Tracks tell the story about behavior, but it’s often a guessing game. I think I got this one right. Homo sapiens. Male. About 6 feet tall. Handsome. Puts up with a lot.

finding a seat

He borrowed a resting spot while I examined those mink tracks and holes. There were tons of holes.

on the trail

At the northernmost end of the pond, we followed the snowmobile trail toward Old City. Today it’s a wooded snowmobile trail around the base of Black Mountain in Sweden, Maine, but during the 19th century a road passed by at least six homesteads. All were reportedly occupied by young men who chose not to live at home–perhaps increasing their status as eligible bachelors.
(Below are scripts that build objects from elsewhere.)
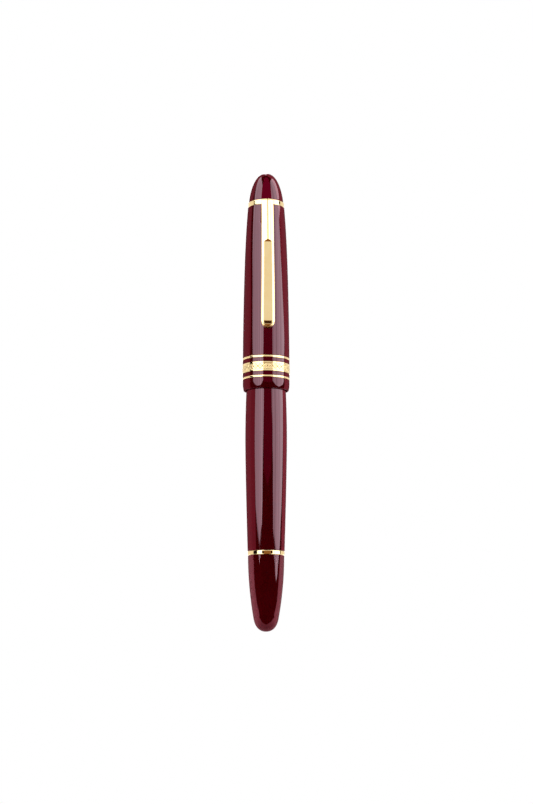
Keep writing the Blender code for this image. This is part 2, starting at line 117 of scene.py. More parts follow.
def smooth(low, high, value):
    t = np.clip((value - low) / (high - low), 0.0, 1.0)
    return t * t * (3.0 - 2.0 * t)


def bezier(p0, p1, p2, p3, count):
    t = np.linspace(0.0, 1.0, count)[:, None]
    curve = ((1 - t) ** 3 * np.array(p0) + 3 * t * (1 - t) ** 2 * np.array(p1)
             + 3 * t * t * (1 - t) * np.array(p2) + t ** 3 * np.array(p3))
    return [tuple(p) for p in curve]


def cap_radius(height):
    rise = max(0.0, (height - CAP_FOOT) / (CROWN_TOP - CAP_FOOT))
    return CAP_R - CAP_FALL[0] * rise ** 1.5 - CAP_FALL[1] * rise ** 5


def barrel_radius(height):
    if height > BELLY_Z:
        return BELLY_R - SHOULDER_CURVE * (height - BELLY_Z) ** 2
    return BELLY_R - BARREL_FALL * ((BELLY_Z - height) / BELLY_RUN) ** 1.35


def knob_radius(height):
    return KNOB_R - KNOB_CURVE * (KNOB_TOP - height) ** 2


def lip_radius(height):
    return CAP_R - LIP_CURVE * max(0.0, LIP_BEND - height) ** 2


# ------------ mesh helpers

def rounded(outline, closed, radius):
    """The outline with its corners rounded, and a support point on each side of them."""
    points = [Vector(p) for p in outline]
    count = len(points)
    made = []
    for i, here in enumerate(points):
        if here.x == 0.0 or (not closed and i in (0, count - 1)):
            made.append(tuple(here))
            continue
        before = points[i - 1] - here
        after = points[(i + 1) % count] - here
        if math.pi - before.angle(after, math.pi) < CORNER:
            made.append(tuple(here))
            continue
        cut = min(radius, 0.3 * before.length, 0.3 * after.length)
        start = here + before.normalized() * cut
        end = here + after.normalized() * cut
        made.append(tuple(start + before.normalized() * cut * 0.4))
        for t in (0.0, 0.25, 0.5, 0.75, 1.0):
            made.append(tuple((1 - t) ** 2 * start + 2 * t * (1 - t) * here + t * t * end))
        made.append(tuple(end + after.normalized() * cut * 0.4))
    return made


def new_object(name, data):
    obj = bpy.data.objects.new(name, data)
    bpy.context.scene.collection.objects.link(obj)
    return obj


def add_mesh(name, verts, faces, body, slot, node, finish=None, crisp=CRISP):
    """Make a piece of a mesh in millimetres, put it on its body and let it stand for its node.

    It gets the finish of its slot, unless finish names another.
    """
    mesh = bpy.data.meshes.new(name)
    mesh.from_pydata((np.asarray(verts, float) * MM).tolist(), [], faces)
    mesh.update()
    mesh.shade_smooth()
    mesh.set_sharp_from_angle(angle=crisp)
    mesh.materials.append(FINISH[finish or slot])
    obj = new_object(name, mesh)
    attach(obj, body)
    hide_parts(node)
    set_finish(obj, slot)
    return obj


def strips(levels, count, closed=False, first=0):
    """Faces between levels of count points each, numbered on from first."""
    faces = []
    for level in range(levels - 1):
        a = first + level * count
        for i in range(count if closed else count - 1):
            j = (i + 1) % count
            faces.append((a + i, a + j, a + count + j, a + count + i))
    return faces


def set_weights(obj, name, values):
    """Store one number per vertex for the finish to read."""
    layer = obj.data.attributes.new(name, "FLOAT", "POINT")
    layer.data.foreach_set("value", np.asarray(values, np.float32).ravel())


def turn(name, outline, body, slot, node, relief=None, finish=None, segments=SEGMENTS, edge=EDGE):
    """Lathe an outline of (radius, height) points, down the outside and then up the bore.

    relief(angle, radius, height) may give each point a new radius, for threads and flats.
    """
    closed = outline[0][0] > 0.0
    points = np.array(rounded(outline, closed, edge))
    angles = np.arange(segments) * (2.0 * math.pi / segments)
    angle, radius = np.meshgrid(angles, points[:, 0])
    height = np.repeat(points[:, 1:2], segments, axis=1)
    plain = radius
    if relief:
        radius = relief(angle, radius, height)
    verts = np.stack([radius * np.cos(angle), radius * np.sin(angle), height], axis=2)
    rows = []
    flat = []
    depth = []
    for i, point in enumerate(points):
        if point[0] < 1e-9:
            rows.append([len(flat)] * segments)
            flat.append((0.0, 0.0, point[1]))
            depth.append(0.0)
        else:
            rows.append(list(range(len(flat), len(flat) + segments)))
            flat.extend(verts[i].tolist())
            depth.extend(np.abs(plain[i] - radius[i]).tolist())
    faces = []
    pairs = list(zip(rows, rows[1:])) + ([(rows[-1], rows[0])] if closed else [])
    for upper, lower in pairs:
        for k in range(segments):
            j = (k + 1) % segments
            corners = [upper[k], lower[k], lower[j], upper[j]]
            face = tuple(dict.fromkeys(corners))
            if len(face) > 2:
                faces.append(face)
    obj = add_mesh(name, flat, faces, body, slot, node, finish)
    if relief:
        set_weights(obj, "depth", depth)
    return obj


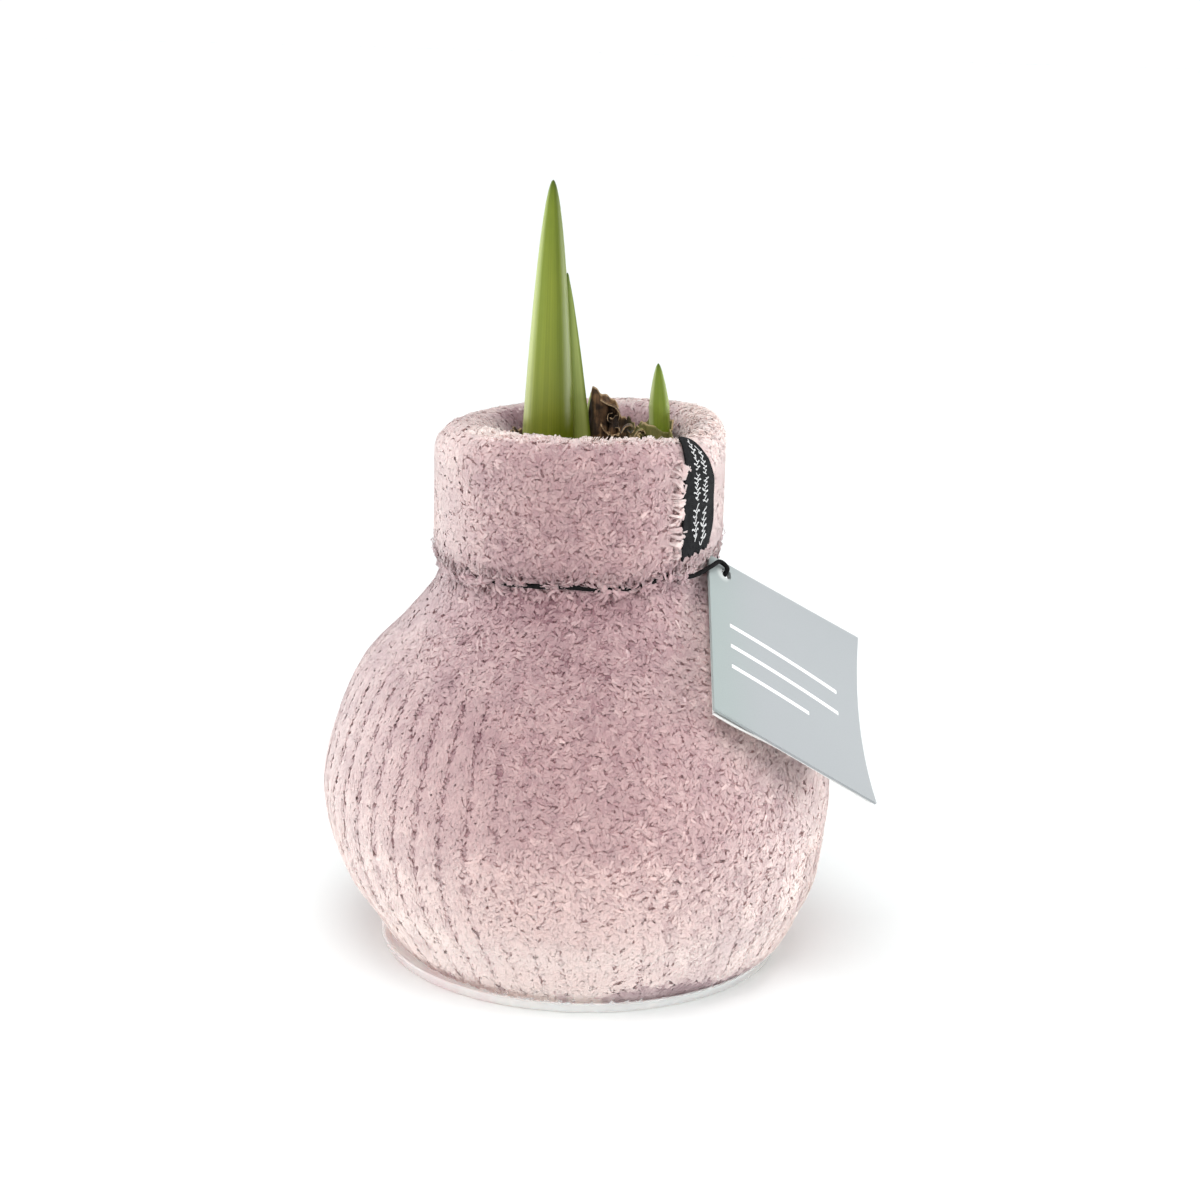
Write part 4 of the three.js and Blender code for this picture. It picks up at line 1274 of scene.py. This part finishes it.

Their names included Cushman, Farrington and Eastman, among others–names long associated with Sweden and Lovell. (Sweden was originally part of Lovell)

foundation

The area was abandoned at some point after the Civil War, but foundations like this one remain. This may have belonged to P. Farrington or J. Edgecomb, but I’m thrown off because it occurs on the wrong side of the current “road.” That doesn’t mean the road was originally in the same spot.

stone walls

Stone walls, like this one near the I. Eastman property, formed boundaries to keep animals in or out. I suspect this guy was a major landowner.

stone wall 2

I’m fascinated by stone walls. Not only are they beautiful and functional, but they also represent a tremendous amount of labor. And the stones have their own story to tell about the lay of our land in New England.

color in the woods

I’d been looking at tracks, trees (always looking for bear claw marks on beech trees and quizzing myself on bark) and stones. On the way back, this touch of color caught my eye. Red Pine bark is among my favorites. Then again, I haven’t meet a tree I didn’t like. And the contrast with the hemlock needles, beech leaves and touch of blue sky gave me pause.

vine?

This also caught my eye. Last fall, a friend had sent me a photo of a beech tree with a similar case of strange scars. I didn’t know what it was, so I sent it on to a forester I know. He sent it on to someone in the invasive insect department at the state level. It all boiled down to what they thought was wounds from bittersweet vine being wrapped around the tree at one time.

vine 2

That made sense then. Today, I dunno. As I looked around, I noticed the same phenomenon on other beech trees. But I didn’t see any evidence of vines nearby. Of course, there’s still a lot of snow on the ground, as my guy can tell you since he chose not to wear snowshoes. The area had been logged at some point. But, I’m just not sure.

heading back to camp

Back on the pond and heading toward Bridgton and camp. Shawnee Peak and Pleasant Mountain provide the perfect backdrop. Yesterday, my guy took one of our grand-nephews for another ski lesson. The young’un skied straight over moguls on the Pine, slipped off the trail into the woods several times and fell a kazillion times. On the ride home this tired seven-year-old said that his younger brother probably spent the day playing Xbox. When asked if he wished he’d done the same, he remarked, “No, this was the most fun day I’ve ever had in my ENTIRE life.” I can hear my mother-in-law guffawing in heaven. 🙂

islands and mountain

Only another mile to go before we rest. Thanks for wondering along with us on today’s wander.